MUMBAI (Reuters) - India's Anirban Lahiri has struggled with his game over the past 18 months on the PGA Tour and the 32-year-old says golf's shutdown due to the COVID-19 pandemic has given him the opportunity to reset.
Lahiri finished 178th on the FedExCup points list at the end of last season and needed to regain his Tour card through the Korn Ferry Tour Finals, which serves as an avenue to earn membership of the lucrative U.S. based circuit.
His last top-10 finish came in November 2018 at the Mayakoba Golf Classic.
"I was already at a stage of reassessing my goals and processes even before this break," he told the PGA Tour.
"My golf has been poor to say the least and it was a matter of going back to the drawing board.
"Spending 10 days with my coach gave me a good sense on what I need to do to get to where I want to be," added the Florida-based Lahiri, who is currently holed up in Hyderabad during India's shutdown to combat the spread of the virus.
Lahiri, who has played for the International Team at two Presidents Cups, notched India's best result at a major by finishing tied for fifth at the 2015 PGA Championship.

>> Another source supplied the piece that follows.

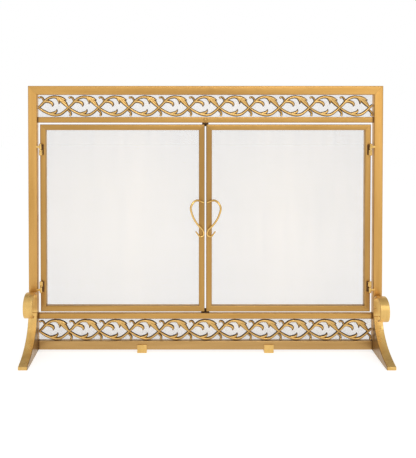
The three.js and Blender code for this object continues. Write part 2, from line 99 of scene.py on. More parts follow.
class Nodes:
    """A new material and a short way to add and link its nodes."""

    def __init__(self, name):
        self.material = bpy.data.materials.new(name)
        self.material.use_nodes = True
        self.tree = self.material.node_tree
        self.shader = self.tree.nodes["Principled BSDF"]

    def add(self, kind, **settings):
        """A node with its properties and inputs set by name."""
        node = self.tree.nodes.new("ShaderNode" + kind)
        for key, value in settings.items():
            if hasattr(node, key):
                setattr(node, key, value)
            else:
                node.inputs[key.replace("_", " ")].default_value = value
        return node

    def link(self, source, target):
        self.tree.links.new(source, target)

    def noise(self, scale, detail=3.0, roughness=0.5, stretch=(1, 1, 1)):
        """Noise in the object's own space; a small stretch on an axis draws it out along that axis."""
        place = self.add("TexCoord")
        scaled = self.add("VectorMath", operation="MULTIPLY")
        scaled.inputs[1].default_value = stretch
        self.link(place.outputs["Object"], scaled.inputs[0])
        noise = self.add("TexNoise", Scale=scale, Detail=detail, Roughness=roughness)
        self.link(scaled.outputs[0], noise.inputs["Vector"])
        return noise.outputs["Fac"]

    def along(self, axis, near, far, top=1):
        """From 0 to top as the object's coordinate on an axis, without its sign, goes from near to
        far."""
        place = self.add("TexCoord")
        split = self.add("SeparateXYZ")
        self.link(place.outputs["Object"], split.inputs["Vector"])
        size = self.add("Math", operation="ABSOLUTE")
        self.link(split.outputs[axis], size.inputs[0])
        return self.span(size.outputs[0], 0, top, near, far)

    def ramp(self, value, stops):
        ramp = self.add("ValToRGB")
        fill_ramp(ramp, stops)
        self.link(value, ramp.inputs["Fac"])
        return ramp.outputs["Color"]

    def span(self, value, low, high, from_low=NOISE_LOW, from_high=NOISE_HIGH):
        spread = self.add("MapRange", From_Min=from_low, From_Max=from_high, To_Min=low, To_Max=high)
        self.link(value, spread.inputs["Value"])
        return spread.outputs["Result"]

    def mix(self, factor, first, second, blend="MIX"):
        mix = self.add("Mix", data_type="RGBA", blend_type=blend)
        for socket, value in ((0, factor), (6, first), (7, second)):
            if isinstance(value, bpy.types.NodeSocket):
                self.link(value, mix.inputs[socket])
            else:
                mix.inputs[socket].default_value = value
        return mix.outputs[2]

    def bump(self, height, distance, strength=1.0):
        bump = self.add("Bump", Distance=distance, Strength=strength)
        self.link(height, bump.inputs["Height"])
        self.link(bump.outputs["Normal"], self.shader.inputs["Normal"])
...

The same year he reached a career-high ranking of 33 but has since been sliding down the ladder and currently sits 497th. Before the PGA Tour was halted, he had made five cuts from 12 starts with a best finish of tied 44th spot.
The former Asian Tour order of merit winner says the pandemic has reminded him there is life outside golf.
"For most of us, golf is our life. But there is a larger picture outside of that which we miss," said Lahiri, who recently contributed some $10,000 to India's fight against the coronavirus outbreak.
"To spend this much time with my daughter and wife, and with my parents is really nice. It's given me more perspective outside of golf.
"In fact, I don't have my golf clubs with me now. It's nice to hit the pause button and reflect on things which we wouldn't normally do.
"I do miss playing golf but I don't miss it that much. It's funny."